I have come to terms with the fact that I do not have time to write long, well-thought-out blog posts with beautiful photos.
It’s probably a stretch to say that I’ve ever written really well-thought-out blog posts with beautiful photos anyway.
I still feel sad and a little (just a little) bit resentful about it, but I feel almost like I’m being CALLED to write something here, even if it isn’t perfect.
So, rather than continue to stew about it and post nothing, I’m going to try sharing the stuff I’m thinking about, even if it isn’t quite the way I want it to be. I know that the message and mission of Radical Motherhood is important, and I’m praying for guidance on how exactly I’m supposed to share it.
So. I’ve been thinking a lot about trusting God lately. It’s an idea that’s pretty relevant to our current times, and it’s especially relevant to moms who are considering leaving a fulfilling career and income to stay home with their kids.
If you know that God’s got your back, it’s a lot easier to make tough decisions. You know, like the decision to cut your family’s income in half, spend all day every day with your children, and form a whole new identity apart from your work.
For most of my life, I’ve thought of trusting God as kind of a hope against all odds that he will stop bad things from happening, if I can manage to anticipate them and pray about them first. God, please keep my kids from getting sick. Please protect my husband’s job. Or, on the other side of it, as a way of getting what I want from God, if I’m good enough and pray hard enough, and my motivations are pure enough. God, I said a Rosary today. Please heal my friend.

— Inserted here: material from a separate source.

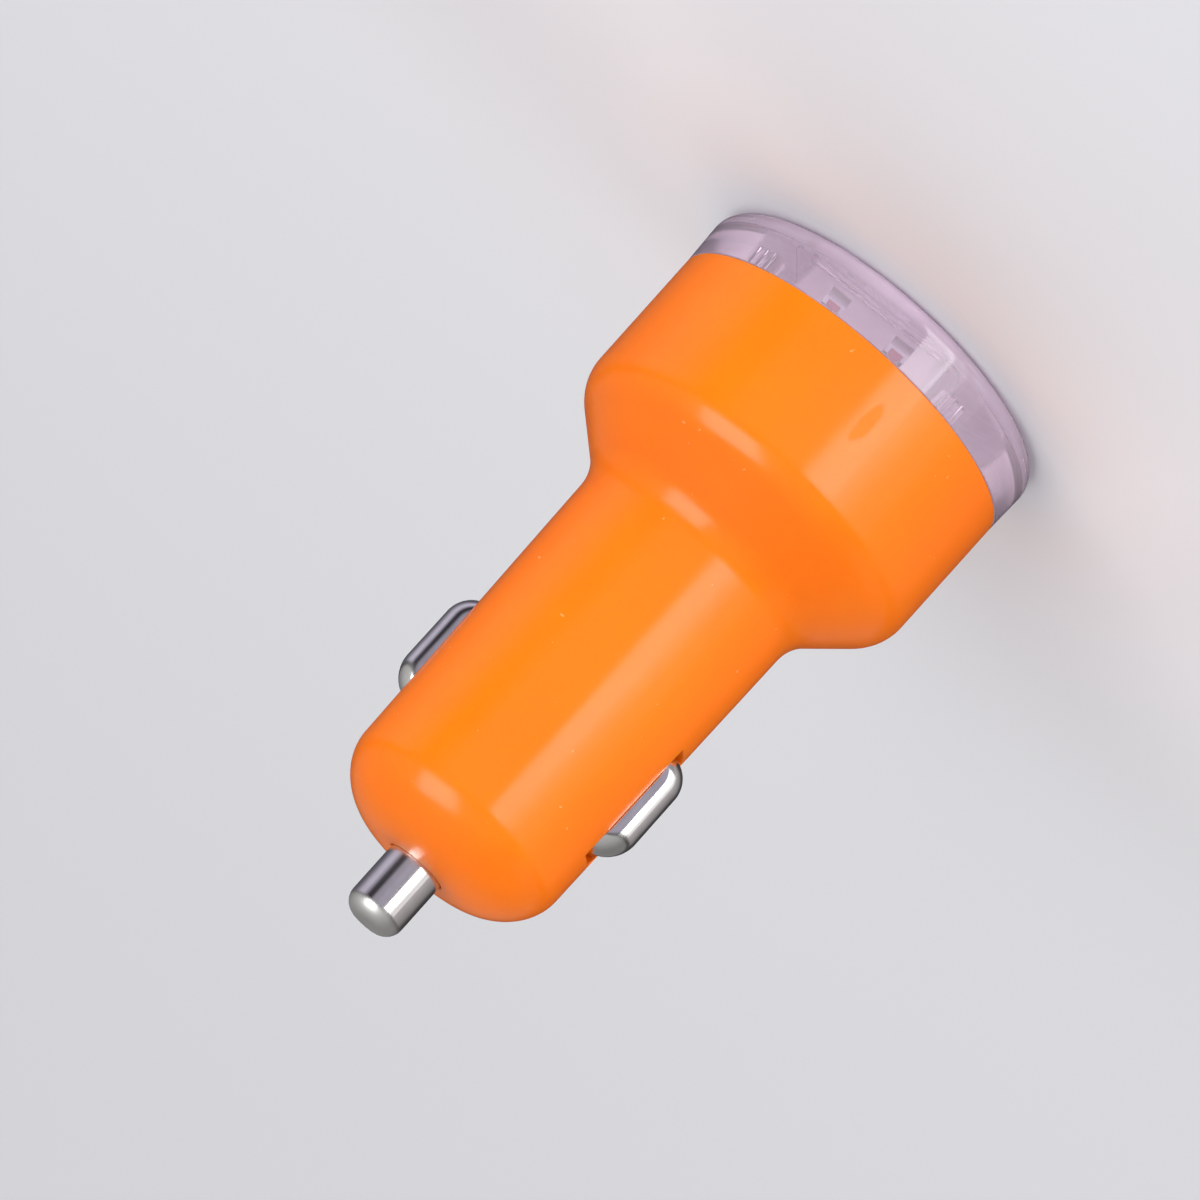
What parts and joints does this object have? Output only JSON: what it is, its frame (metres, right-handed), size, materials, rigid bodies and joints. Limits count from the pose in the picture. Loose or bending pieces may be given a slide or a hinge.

That kind of trust never really felt like trust. Instead of worrying less, because I was trusting God to take care of me, I worried more. Was I praying correctly? Was I praying enough? Why would God answer my prayers, if even the saints had prayers go seemingly unanswered? How do I know whether God wants the same thing that I want, and if he doesn’t want what I want, am I ticking him off by continuing to ask for it? Am I actually changing his mind when I pray for something to happen? Is that even possible?
It doesn’t take much to prove that God allows hard things to happen to the people who love him. Look at the lives of the disciples. Look at the lives of the saints. Heck, look at the lives of the Christians in our own times. Misery and tragedy touch all of us, even the best of us. God asks a lot of his followers, and he tells us repeatedly that he does all of it for our own good. Sometimes, we suffer, and that’s part of his plan for us.
What I’ve learned is that, while God does want to know the desires of our heart, prayer isn’t about convincing God to do things for us, or to spare us from suffering. Trusting God doesn’t mean that you trust him to protect you from every bad thing, or to make everything easy for you, or to give you what you ask for. It means acknowledging that he’s smarter than we are, and he loves us even more than we love ourselves.
So what does it mean to trust God? Simple. It means that you surrender. You allow him to be God. You spend more time asking what he wants than explaining what you want. When a prayer goes unanswered, you trust that he has something better in store for you. When you suffer, you trust that he will give you the strength to keep going. You have confidence that whatever is going on in your life, he is using it for your good – your eternal good.
You can’t change God’s mind. You don’t need to. He’s never wrong. His plans are never bad. If he wants something for us, and we want something different, the odds are 100% that we are the ones who need to change our minds. To me, that revelation was such a huge relief. I can still tell God what I want to happen, and because he loves me, he will listen. But I don’t have to worry about trying to control everything by praying for it. All I have to pray is that God’s will be done, and that he gives me the grace to align my will with his.
If you’ve been asking God to protect you from something, or to deliver something good, or to make something easier, I challenge you to stop, right now, and ask for something else instead: Ask him to help you to trust him. Ask him to give you the grace you need to do what he wants you to do.
If you’ve been thinking about becoming a stay-at-home mom, but it seems like there are too many obstacles and too many sacrifices involved, ask God to strengthen your will – so you can break your attachment to your current lifestyle, to sharpen your mind – so you can come up with a transition plan that works, and soften your heart toward your vocation as a wife and mother – so you can put first things first without resentment or bitterness.